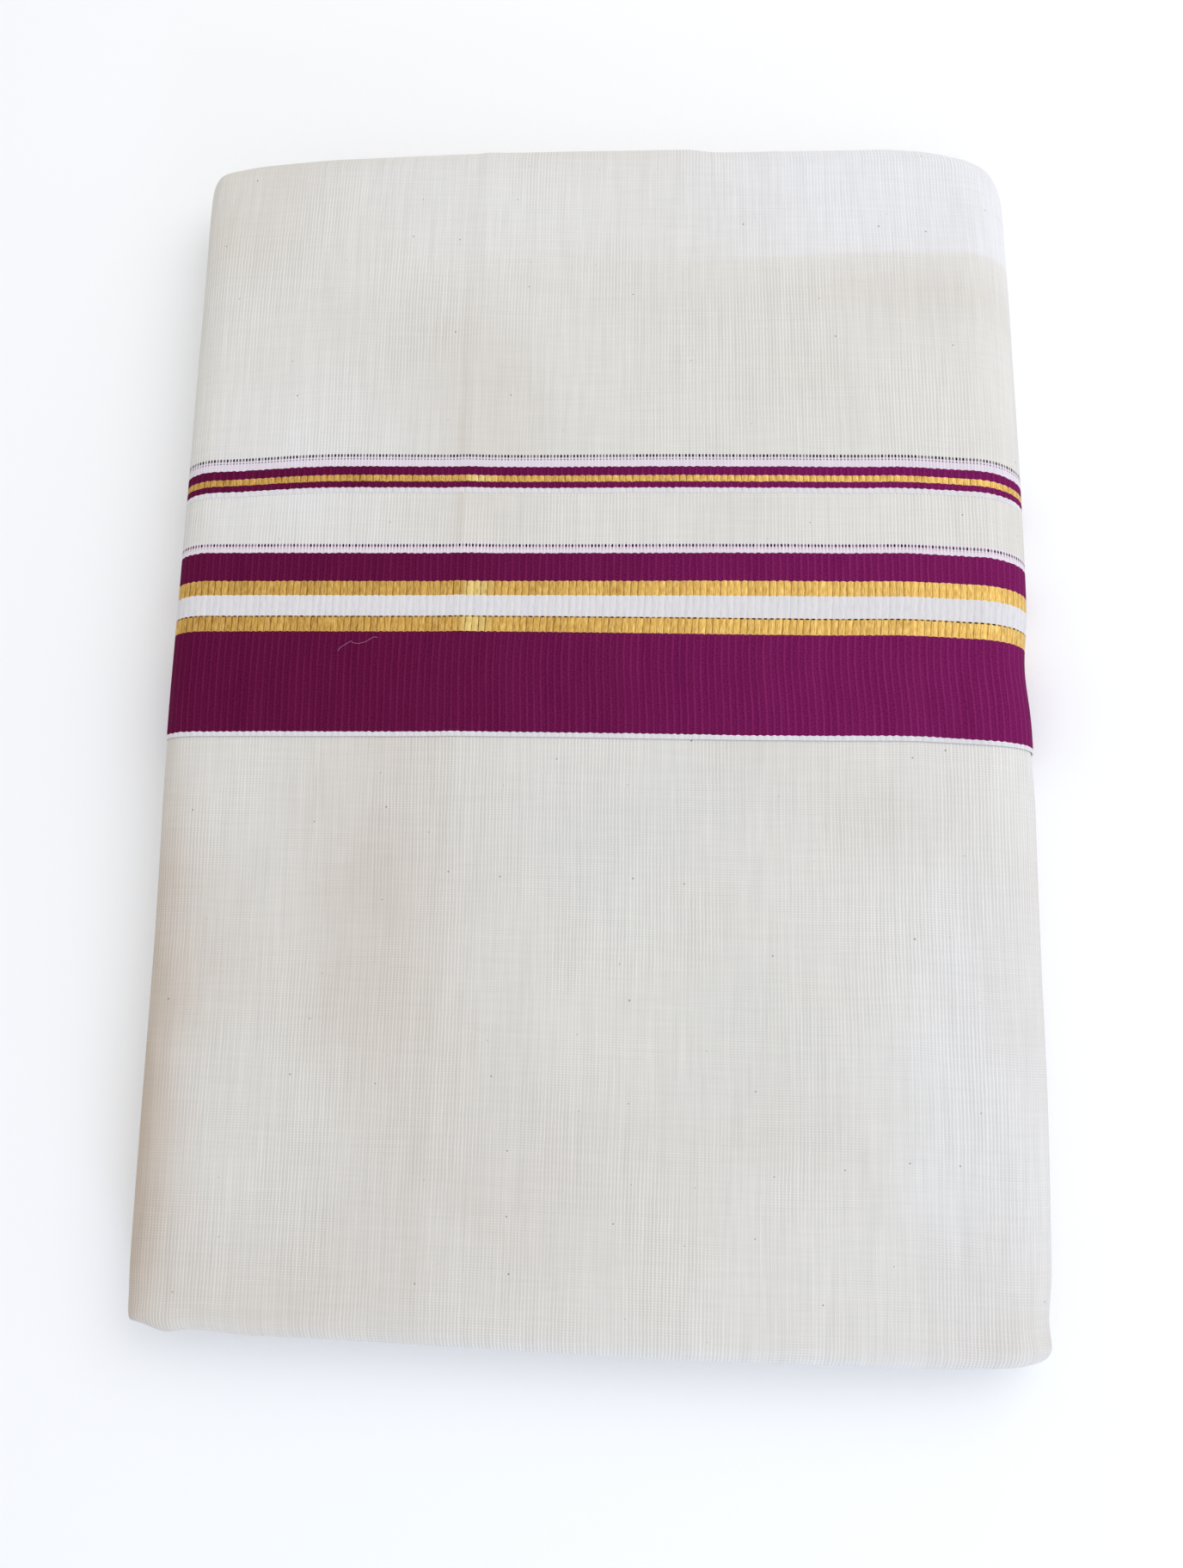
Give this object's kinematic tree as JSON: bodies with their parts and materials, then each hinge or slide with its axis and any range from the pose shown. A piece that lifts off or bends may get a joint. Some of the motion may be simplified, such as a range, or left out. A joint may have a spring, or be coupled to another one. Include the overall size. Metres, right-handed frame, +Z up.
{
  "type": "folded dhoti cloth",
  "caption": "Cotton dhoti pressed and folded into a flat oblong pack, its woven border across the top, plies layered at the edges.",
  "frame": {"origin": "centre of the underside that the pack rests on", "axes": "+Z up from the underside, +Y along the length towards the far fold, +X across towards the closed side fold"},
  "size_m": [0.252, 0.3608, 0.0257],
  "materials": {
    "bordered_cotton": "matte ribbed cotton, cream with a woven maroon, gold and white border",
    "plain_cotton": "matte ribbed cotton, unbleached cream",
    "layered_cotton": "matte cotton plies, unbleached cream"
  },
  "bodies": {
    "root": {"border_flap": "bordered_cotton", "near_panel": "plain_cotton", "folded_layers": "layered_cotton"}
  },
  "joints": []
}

--- --- ---

#### Problem details
Copy out the full listing exactly.

#### Written reply
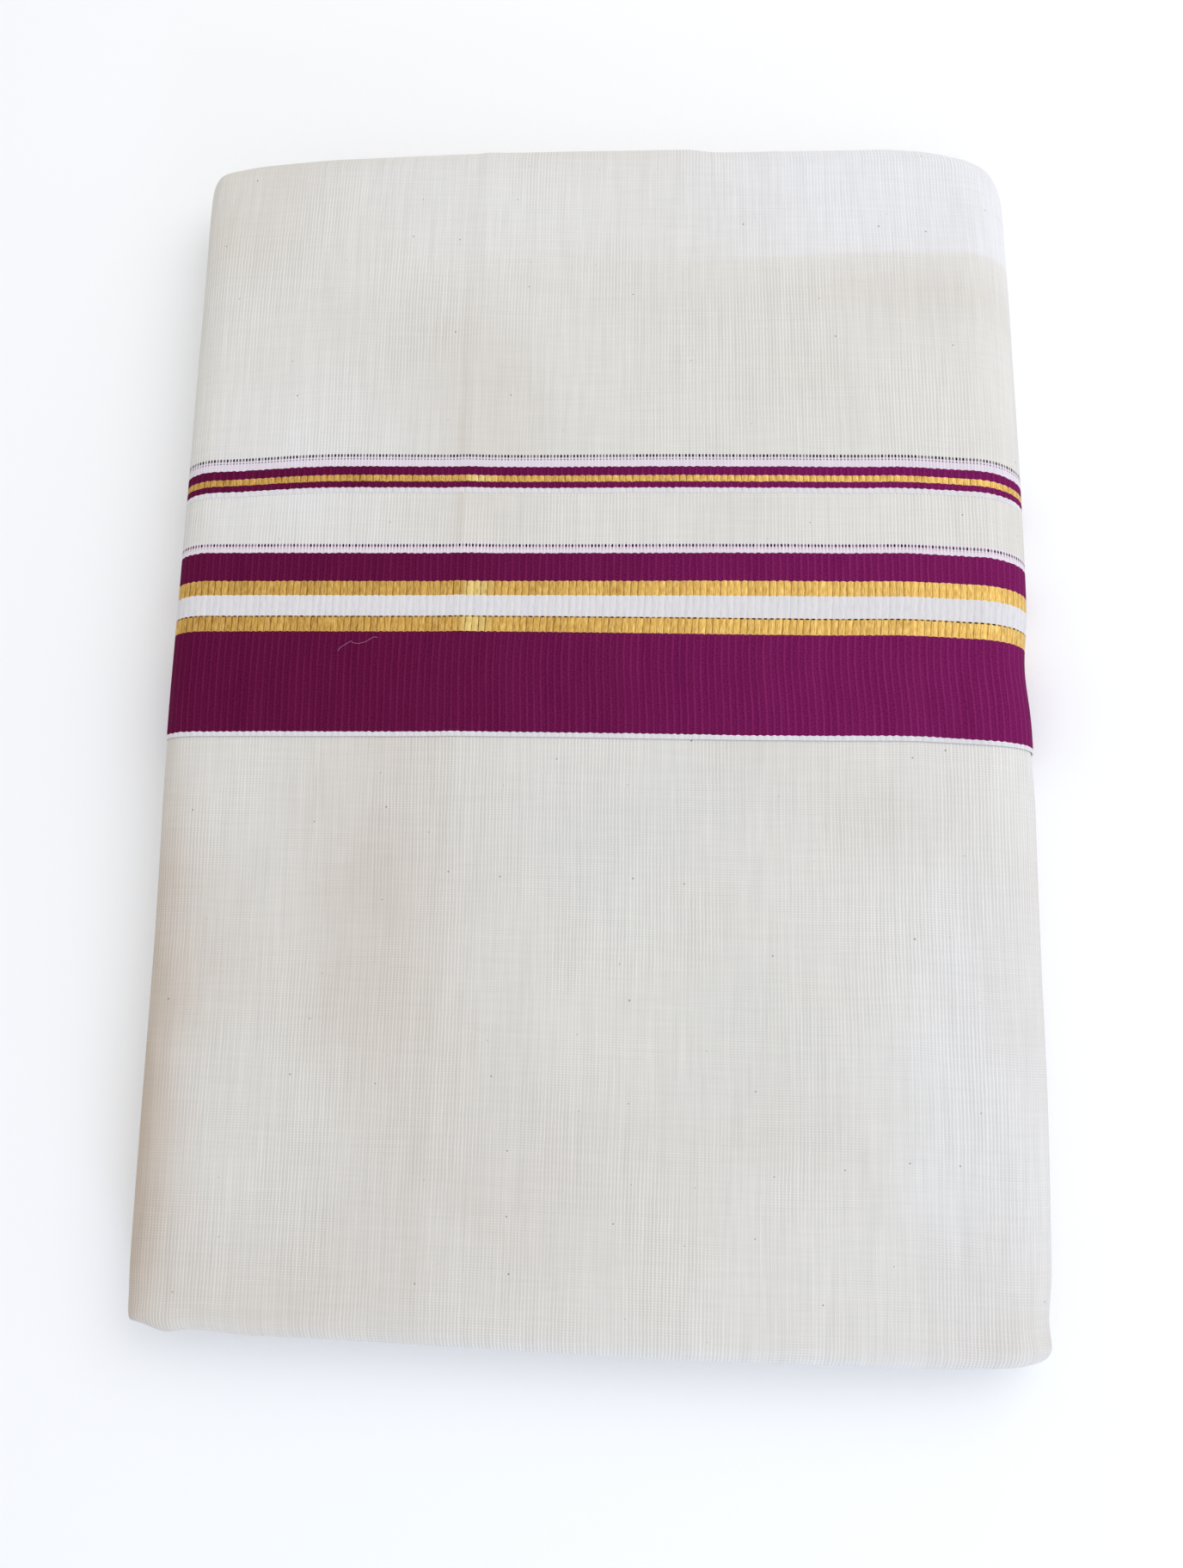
Give this object's kinematic tree as JSON: bodies with their parts and materials, then each hinge or slide with its axis and any range from the pose shown. A piece that lifts off or bends may get a joint. Some of the motion may be simplified, such as a range, or left out. A joint may have a spring, or be coupled to another one. Include the overall size. Metres, right-handed frame, +Z up.
{
  "type": "folded dhoti cloth",
  "caption": "Cotton dhoti pressed and folded into a flat oblong pack, its woven border across the top, plies layered at the edges.",
  "frame": {"origin": "centre of the underside that the pack rests on", "axes": "+Z up from the underside, +Y along the length towards the far fold, +X across towards the closed side fold"},
  "size_m": [0.252, 0.3608, 0.0257],
  "materials": {
    "bordered_cotton": "matte ribbed cotton, cream with a woven maroon, gold and white border",
    "plain_cotton": "matte ribbed cotton, unbleached cream",
    "layered_cotton": "matte cotton plies, unbleached cream"
  },
  "bodies": {
    "root": {"border_flap": "bordered_cotton", "near_panel": "plain_cotton", "folded_layers": "layered_cotton"}
  },
  "joints": []
}